Dean Wendy Wintersteen says she hopes the painting inspires faculty, staff and students to reflect on how Henry A. Wallace’s family welcomed George Washington Carver to Iowa State and into their home.

“I hope they will see the value of sharing ideas, accepting diversity, mentoring students and building friendships based on mutual goals and interests,” says Wintersteen. “The amazing legacy of Carver and Wallace show the extraordinary potential of this college to help the students, the state and the world become a better place.”

The Borels agree the painting represents the important role of mentors and achievement made possible through education.

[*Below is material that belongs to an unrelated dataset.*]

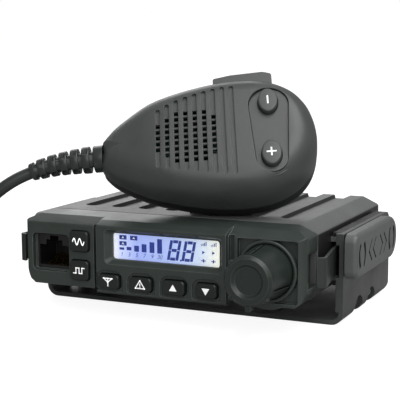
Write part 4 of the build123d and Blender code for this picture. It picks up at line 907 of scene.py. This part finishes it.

“This painting opened my eyes to the story of these two extraordinary people,” says Marcia. “One was a young man, one a child, when their paths crossed at Iowa State University. One born to slave parents, one a son of privilege. Both were loners with a curiosity about nature. It is a story about learning—on many levels. It is a story about a teacher, and a little tag-along student, and how the light of education can transcend all and lift the world to a better place. I am so proud of Iowa State for not just ‘allowing’ George Washington Carver to enroll here in that day and time, but to champion him when the biases of the day reared. You can see just how far that light of knowledge rippled through the mind of his young student, Henry Wallace, into a world fed by the science and the miracles and mysteries of the nature they both loved.”